05 December, 2025 | #UAE

Customer feedback sits at the center of product success and brand trust. For FMCG companies operating in fast-moving markets, listening to shoppers is not optional. It is a practical, measurable way to improve products, sharpen merchandising and reduce costly mistakes. We at Al Maya Group see feedback as an operational signal that guides buying, packaging and promotions.

Feedback closes the gap between assumptions and reality

Many product decisions start with internal assumptions about taste, price or convenience. That is risky in a market that changes quickly. Direct feedback from customers corrects those assumptions. Short, frequent signals from shoppers reveal which flavours sell, which pack sizes are cluttering shelves and which promotions actually shift buying behaviour. Acting on those signals saves time and inventory costs while making products more relevant.

Practical channels that work in retail

Feedback arrives in many forms. In-store note cards and touchscreens capture quick ratings. Loyalty app replies and social media direct messages capture richer comments. Call centres and checkout staff report recurring complaints. Monitoring customers feedback in supermarket aisles, via QR codes on packs and through WhatsApp channels creates a real time picture of shopper priorities. A simple mix of in-store listening and digital touchpoints forms the backbone of a robust customer feedback system.

Turning feedback into action with process

Collecting feedback is a first step. The value comes from a repeatable process that turns words into priorities. A practical customer feedback management approach assigns categories, triages urgent issues, and routes insights to product teams, quality control, and store operations. That loop must be fast. When a recurring packaging issue is flagged, a product manager should be able to escalate the problem, test alternatives, and see corrected stock on shelves within weeks rather than months.

A clear policy keeps responses consistent

A written customer feedback policy helps companies respond fairly and transparently. The policy sets expectations for acknowledgment times, compensation rules and escalation paths.

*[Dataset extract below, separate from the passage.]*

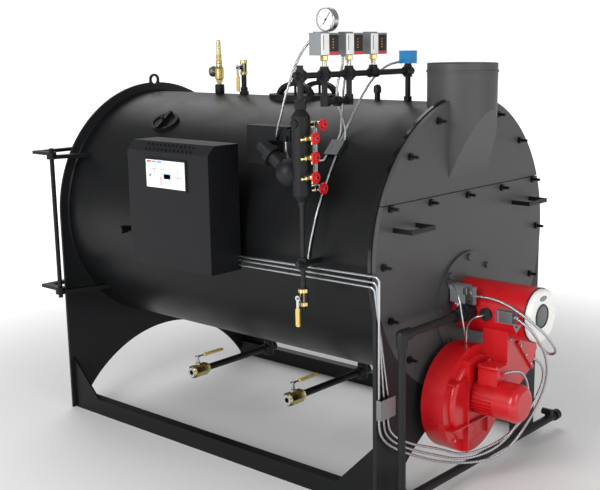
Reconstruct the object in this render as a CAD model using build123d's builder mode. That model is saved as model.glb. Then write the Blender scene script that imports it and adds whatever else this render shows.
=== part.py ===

When shoppers know what to expect, trust grows. The policy also protects operational teams by giving clear guidance on which feedback requires immediate action and which items feed longer term product planning.

Quality improvement and risk reduction

Feedback often reveals safety, storage or clarity problems faster than laboratory testing alone. Reports from stores about off-taste, swelling cans, or damaged seals point to handling issues upstream. A good customer feedback system links those retail reports with batch traceability, supplier checks and corrective action. That connection reduces recall scope, limits waste and protects reputation.

Using feedback to innovate and localise

Shoppers suggest product ideas every day. Local flavours, pack sizes tailored for single households and new seasonal SKUs often start as customer suggestions. When companies test these ideas in select stores and gather rapid feedback, the result is faster innovation with lower risk. Practical pilot programmes guided by shopper input create products that fit local habits and festivals.

Measuring impact and closing the loop

Measurement matters. Simple KPIs such as resolution time, repeat complaint rates and net promoter score show whether the feedback process is working. Communicating outcomes back to customers increases participation. When shoppers hear that a suggestion led to a new pack size or a recipe tweak, engagement rises and so does loyalty.

Key actions FMCG companies should take

  • Build multiple feedback channels: in-store, digital and voice.
  • Document a customer feedback policy for consistent responses.
  • Implement a customer feedback management workflow that triages and routes issues.
  • Link feedback to traceability and quality control to reduce risk.
  • Run pilots based on shopper suggestions and measure results.

Conclusion

Customer feedback is not an abstract metric. It is practical input that sharpens products, reduces losses and builds trust. For FMCG companies, the smartest way to stay relevant is to listen, act and report back. We at Al Maya Group treat feedback as a daily conversation with shoppers and a key part of product strategy.